Wayward’s next heartbreak is in how it understands family, the original haunting and the brutal arithmetic queer people perform when love and survival collide. Alex doesn’t stay in Tall Pines because they’re afraid to leave; they stay because that’s where their family is. And family, even when it wounds you, is still a kind of gravity. Love is scarce, recognition more so, and Alex hangs on not out of naivety but because presence, flawed, inconsistent, human; still feels better than the void. While Leila’s version of staying is its own tragedy: she stays because she has no one to return to. The Academy, with all its indoctrination and soft-lit coercion, is still the closest thing she has to care. It’s surveillance with a warm blanket, captivity with the faintest echo of belonging.
This kind of negotiation is painfully familiar to queer life. Kinship isn’t just comfort, it’s infrastructure. It holds you upright when the places that were supposed to love you don’t, but it can also warp under the weight of its own intentions. Chosen families can recreate the very hierarchies they were meant to burn down; biological families can bruise and still remain the only door you know how to knock on. Alex stays tethered because attachment is both longing and logistics. Leila stays because scarcity has carved her options down to one: better the institution that hurts you but sees you than a world that refuses to see you at all. In Wayward, staying isn’t passivity. It’s endurance. It’s the kind of survival that requires a moral flexibility and emotional fluency that comes from learning early that love and harm can be delivered by the same hand.
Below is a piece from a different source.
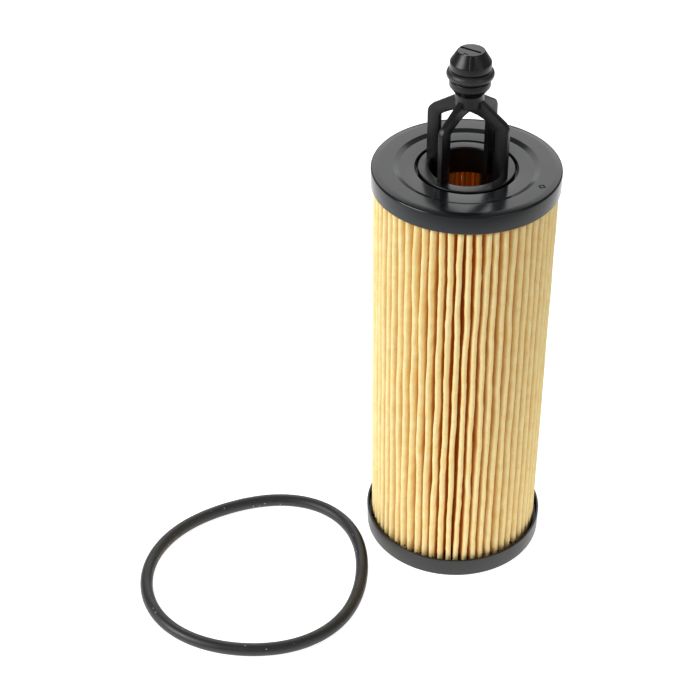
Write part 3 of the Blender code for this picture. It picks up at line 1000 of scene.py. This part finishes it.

Mae Martin threads this difference like a knife: queer people don’t cling to imperfect bonds because they’re weak, they cling because connection is oxygen, and the world has a habit of rationing it. Love and visibility twist together until you can’t tell where affection ends and fear begins. The horror isn’t just being watched; it’s needing the watchers. And sometimes the bravest thing a queer person can do is keep breathing under someone else’s gaze, knowing it could validate them or undo them with equal ease.
Alex’s supposed instability can’t be separated from the terror of being visible. Queer culture often frames visibility as victory; step into the light, claim your truth, announce yourself. Wayward cracks that narrative open and studies the rot inside it. Visible to whom? On whose terms? Alex’s marriage, career, and steady facade function as a kind of social camouflage, a performance calibrated precisely to avoid becoming someone’s cautionary tale. They are clear enough to be read, respectable enough to be permitted, but always in someone else’s frame, under someone else’s lighting. The show exposes visibility as a spotlight with a temperament: generous one moment, punitive the next.
In the end, Wayward leaves us with a truth that’s equal parts brutal and oddly consoling: sometimes survival looks nothing like escape. Sometimes it looks like staying in the room that scares you because leaving would mean losing the only witnesses to your life. Alex endures Tall Pines not out of devotion but because the alternative is erasure. Leila stays because the world has given her no doorway but this one. The series doesn’t romanticise this, but it doesn’t condemn it either. Horror and care keep colliding, and the collision is where life happens.
Mae Martin ends not with triumph but with a pulse, a reminder that sometimes the bravest thing a queer person can do is keep going in a place designed to misread them. Wayward insists that the self, however shaky, is still alive under all that scrutiny. And if it’s alive, it can change. It can resist. If the world insists on watching, then let it; the miracle is that Alex is still here to look back.